__SUPPLIED DATA__:
▶

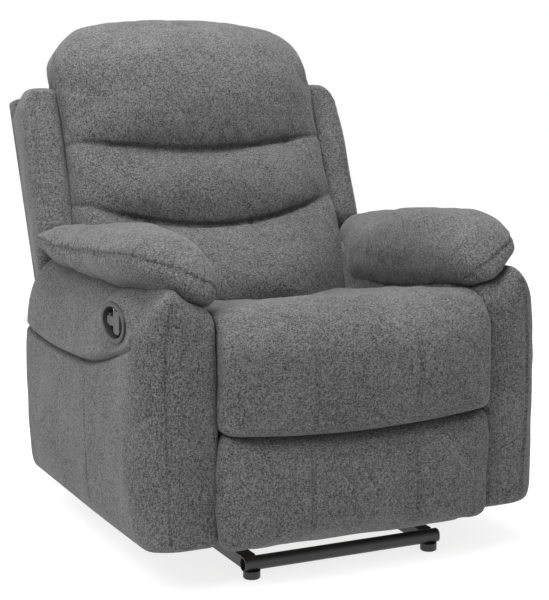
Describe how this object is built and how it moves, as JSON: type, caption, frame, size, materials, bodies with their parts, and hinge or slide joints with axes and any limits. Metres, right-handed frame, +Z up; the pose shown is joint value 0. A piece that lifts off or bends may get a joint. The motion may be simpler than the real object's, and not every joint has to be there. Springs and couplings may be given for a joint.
{
  "type": "recliner armchair",
  "caption": "Upholstered recliner armchair with pillow arms, stuffed channel back, side release lever, fold-out footrest and a low black steel base.",
  "frame": {"origin": "on the floor under the middle of the chair's outline", "axes": "+Z up, the sitter faces -Y, the release lever is on -X"},
  "size_m": [0.8548, 1.0308, 1.0183],
  "materials": {
    "black_steel": "satin black powder coat",
    "link_steel": "black painted pressed steel",
    "plated_steel": "zinc plated steel",
    "black_plastic": "black moulded plastic, fine grain",
    "grey_plastic": "dark grey moulded plastic, satin",
    "cable_sheath": "black plastic cable sheath",
    "felt": "needled felt pad over the springs",
    "wood": "birch plywood and softwood, unfinished",
    "grey_fabric": "grey heathered woven upholstery cloth over foam"
  },
  "bodies": {
    "base": {"base_rail_left": "black_steel", "base_rail_right": "black_steel", "cross_tube_front": "black_steel", "cross_tube_rear": "black_steel", "glide_feet": "black_plastic", "base_brackets": "black_steel", "base_pivot_pins": "plated_steel"},
    "front_carriers": {"front_carrier_links": "link_steel"},
    "rear_carriers": {"rear_carrier_links": "link_steel"},
    "lever": {"lever_paddle": "grey_plastic"},
    "latch": {"latch_pawl": "link_steel"},
    "first_links": {"first_footrest_links": "link_steel", "first_link_pins": "plated_steel", "footrest_drive_bar": "link_steel"},
    "second_links": {"second_footrest_links": "link_steel"},
    "footrest": {"footrest_brackets": "link_steel", "second_link_pins": "plated_steel", "footrest_board": "wood", "footrest_pad": "grey_fabric"},
    "backrest": {"back_brackets": "link_steel", "back_post_left": "wood", "back_post_right": "wood", "back_rail_top": "wood", "back_rail_bottom": "wood", "back_springs": "plated_steel", "back_cushion": "grey_fabric", "back_wing_left": "grey_fabric", "back_wing_right": "grey_fabric", "back_panel": "grey_fabric"},
    "seat": {"arm_front_pad_left": "grey_fabric", "arm_front_pad_right": "grey_fabric", "arm_inner_panel_left": "wood", "arm_inner_panel_right": "wood", "arm_outer_panel_left": "wood", "arm_outer_panel_right": "wood", "arm_pad_left": "grey_fabric", "arm_pad_right": "grey_fabric", "arm_posts_left": "wood", "arm_posts_right": "wood", "arm_side_pad_left": "grey_fabric", "arm_side_pad_right": "grey_fabric", "arm_top_board_left": "wood", "arm_top_board_right": "wood", "latch_pin": "plated_steel", "lever_bezel": "black_plastic", "lever_pin": "plated_steel", "rear_skirt": "grey_fabric", "release_cable": "cable_sheath", "seat_bolts": "plated_steel", "seat_cushion": "grey_fabric", "seat_felt": "felt", "seat_pivot_pins": "plated_steel", "seat_plate_left": "link_steel", "seat_plate_right": "link_steel", "seat_rail_front": "wood", "seat_rail_left": "wood", "seat_rail_rear": "wood", "seat_rail_right": "wood", "seat_springs": "plated_steel", "spring_clips": "plated_steel"}
  },
  "joints": [
    {"name": "recline", "type": "hinge", "parent": "seat", "child": "backrest", "pos_m": [0, 0.165, 0.25], "axis": [-1, 0, 0], "range_deg": [0, 32]},
    {"name": "front_carrier_swing", "type": "hinge", "parent": "base", "child": "front_carriers", "pos_m": [0, -0.26, 0.058], "axis": [1, 0, 0], "range_deg": [0, 50]},
    {"name": "seat_level", "type": "hinge", "parent": "front_carriers", "child": "seat", "pos_m": [0, -0.21774, 0.14863], "axis": [-1, 0, 0], "range_deg": [0, 50]},
    {"name": "rear_carrier_swing", "type": "hinge", "parent": "base", "child": "rear_carriers", "pos_m": [0, 0.1, 0.058], "axis": [1, 0, 0], "range_deg": [0, 50]},
    {"name": "footrest_extend", "type": "hinge", "parent": "seat", "child": "first_links", "pos_m": [0, -0.385, 0.225], "axis": [-1, 0, 0], "range_deg": [0, 110]},
    {"name": "second_link_swing", "type": "hinge", "parent": "first_links", "child": "second_links", "pos_m": [0, -0.36932, 0.07582], "axis": [1, 0, 0], "range_deg": [0, 176]},
    {"name": "footrest_turn", "type": "hinge", "parent": "second_links", "child": "footrest", "pos_m": [0, -0.38239, 0.22525], "axis": [-1, 0, 0], "range_deg": [0, 154]},
    {"name": "lever_pull", "type": "hinge", "parent": "seat", "child": "lever", "pos_m": [-0.398, -0.279, 0.477], "axis": [0, 0, -1], "range_deg": [0, 25], "stiffness_Nm_per_rad": 0.6, "springref_deg": -8.59},
    {"name": "latch_release", "type": "hinge", "parent": "seat", "child": "latch", "pos_m": [0, -0.3, 0.178], "axis": [1, 0, 0], "range_deg": [0, 20]}
  ],
  "couplings": [
    {"joint": "front_carrier_swing", "follows": "recline", "ratio": 1.5625},
    {"joint": "seat_level", "follows": "recline", "ratio": 1.5625},
    {"joint": "rear_carrier_swing", "follows": "recline", "ratio": 1.5625},
    {"joint": "second_link_swing", "follows": "footrest_extend", "ratio": 1.6},
    {"joint": "footrest_turn", "follows": "footrest_extend", "ratio": 1.4},
    {"joint": "latch_release", "follows": "lever_pull", "ratio": 0.8}
  ]
}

◀

Reproduce the whole listing word for word.

__IN RESPONSE__:
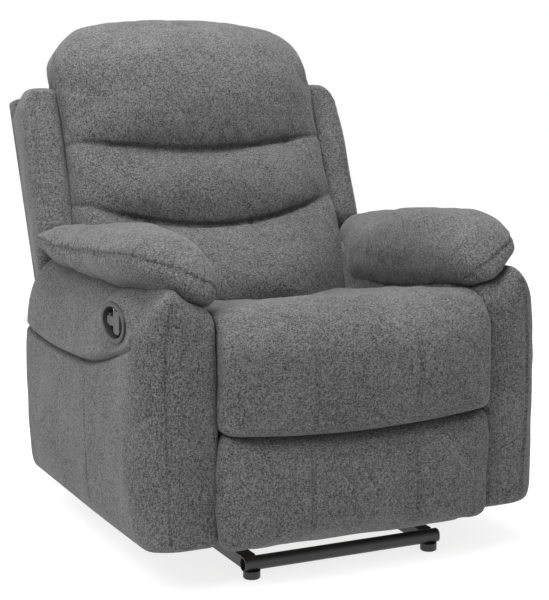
Describe how this object is built and how it moves, as JSON: type, caption, frame, size, materials, bodies with their parts, and hinge or slide joints with axes and any limits. Metres, right-handed frame, +Z up; the pose shown is joint value 0. A piece that lifts off or bends may get a joint. The motion may be simpler than the real object's, and not every joint has to be there. Springs and couplings may be given for a joint.
{
  "type": "recliner armchair",
  "caption": "Upholstered recliner armchair with pillow arms, stuffed channel back, side release lever, fold-out footrest and a low black steel base.",
  "frame": {"origin": "on the floor under the middle of the chair's outline", "axes": "+Z up, the sitter faces -Y, the release lever is on -X"},
  "size_m": [0.8548, 1.0308, 1.0183],
  "materials": {
    "black_steel": "satin black powder coat",
    "link_steel": "black painted pressed steel",
    "plated_steel": "zinc plated steel",
    "black_plastic": "black moulded plastic, fine grain",
    "grey_plastic": "dark grey moulded plastic, satin",
    "cable_sheath": "black plastic cable sheath",
    "felt": "needled felt pad over the springs",
    "wood": "birch plywood and softwood, unfinished",
    "grey_fabric": "grey heathered woven upholstery cloth over foam"
  },
  "bodies": {
    "base": {"base_rail_left": "black_steel", "base_rail_right": "black_steel", "cross_tube_front": "black_steel", "cross_tube_rear": "black_steel", "glide_feet": "black_plastic", "base_brackets": "black_steel", "base_pivot_pins": "plated_steel"},
    "front_carriers": {"front_carrier_links": "link_steel"},
    "rear_carriers": {"rear_carrier_links": "link_steel"},
    "lever": {"lever_paddle": "grey_plastic"},
    "latch": {"latch_pawl": "link_steel"},
    "first_links": {"first_footrest_links": "link_steel", "first_link_pins": "plated_steel", "footrest_drive_bar": "link_steel"},
    "second_links": {"second_footrest_links": "link_steel"},
    "footrest": {"footrest_brackets": "link_steel", "second_link_pins": "plated_steel", "footrest_board": "wood", "footrest_pad": "grey_fabric"},
    "backrest": {"back_brackets": "link_steel", "back_post_left": "wood", "back_post_right": "wood", "back_rail_top": "wood", "back_rail_bottom": "wood", "back_springs": "plated_steel", "back_cushion": "grey_fabric", "back_wing_left": "grey_fabric", "back_wing_right": "grey_fabric", "back_panel": "grey_fabric"},
    "seat": {"arm_front_pad_left": "grey_fabric", "arm_front_pad_right": "grey_fabric", "arm_inner_panel_left": "wood", "arm_inner_panel_right": "wood", "arm_outer_panel_left": "wood", "arm_outer_panel_right": "wood", "arm_pad_left": "grey_fabric", "arm_pad_right": "grey_fabric", "arm_posts_left": "wood", "arm_posts_right": "wood", "arm_side_pad_left": "grey_fabric", "arm_side_pad_right": "grey_fabric", "arm_top_board_left": "wood", "arm_top_board_right": "wood", "latch_pin": "plated_steel", "lever_bezel": "black_plastic", "lever_pin": "plated_steel", "rear_skirt": "grey_fabric", "release_cable": "cable_sheath", "seat_bolts": "plated_steel", "seat_cushion": "grey_fabric", "seat_felt": "felt", "seat_pivot_pins": "plated_steel", "seat_plate_left": "link_steel", "seat_plate_right": "link_steel", "seat_rail_front": "wood", "seat_rail_left": "wood", "seat_rail_rear": "wood", "seat_rail_right": "wood", "seat_springs": "plated_steel", "spring_clips": "plated_steel"}
  },
  "joints": [
    {"name": "recline", "type": "hinge", "parent": "seat", "child": "backrest", "pos_m": [0, 0.165, 0.25], "axis": [-1, 0, 0], "range_deg": [0, 32]},
    {"name": "front_carrier_swing", "type": "hinge", "parent": "base", "child": "front_carriers", "pos_m": [0, -0.26, 0.058], "axis": [1, 0, 0], "range_deg": [0, 50]},
    {"name": "seat_level", "type": "hinge", "parent": "front_carriers", "child": "seat", "pos_m": [0, -0.21774, 0.14863], "axis": [-1, 0, 0], "range_deg": [0, 50]},
    {"name": "rear_carrier_swing", "type": "hinge", "parent": "base", "child": "rear_carriers", "pos_m": [0, 0.1, 0.058], "axis": [1, 0, 0], "range_deg": [0, 50]},
    {"name": "footrest_extend", "type": "hinge", "parent": "seat", "child": "first_links", "pos_m": [0, -0.385, 0.225], "axis": [-1, 0, 0], "range_deg": [0, 110]},
    {"name": "second_link_swing", "type": "hinge", "parent": "first_links", "child": "second_links", "pos_m": [0, -0.36932, 0.07582], "axis": [1, 0, 0], "range_deg": [0, 176]},
    {"name": "footrest_turn", "type": "hinge", "parent": "second_links", "child": "footrest", "pos_m": [0, -0.38239, 0.22525], "axis": [-1, 0, 0], "range_deg": [0, 154]},
    {"name": "lever_pull", "type": "hinge", "parent": "seat", "child": "lever", "pos_m": [-0.398, -0.279, 0.477], "axis": [0, 0, -1], "range_deg": [0, 25], "stiffness_Nm_per_rad": 0.6, "springref_deg": -8.59},
    {"name": "latch_release", "type": "hinge", "parent": "seat", "child": "latch", "pos_m": [0, -0.3, 0.178], "axis": [1, 0, 0], "range_deg": [0, 20]}
  ],
  "couplings": [
    {"joint": "front_carrier_swing", "follows": "recline", "ratio": 1.5625},
    {"joint": "seat_level", "follows": "recline", "ratio": 1.5625},
    {"joint": "rear_carrier_swing", "follows": "recline", "ratio": 1.5625},
    {"joint": "second_link_swing", "follows": "footrest_extend", "ratio": 1.6},
    {"joint": "footrest_turn", "follows": "footrest_extend", "ratio": 1.4},
    {"joint": "latch_release", "follows": "lever_pull", "ratio": 0.8}
  ]
}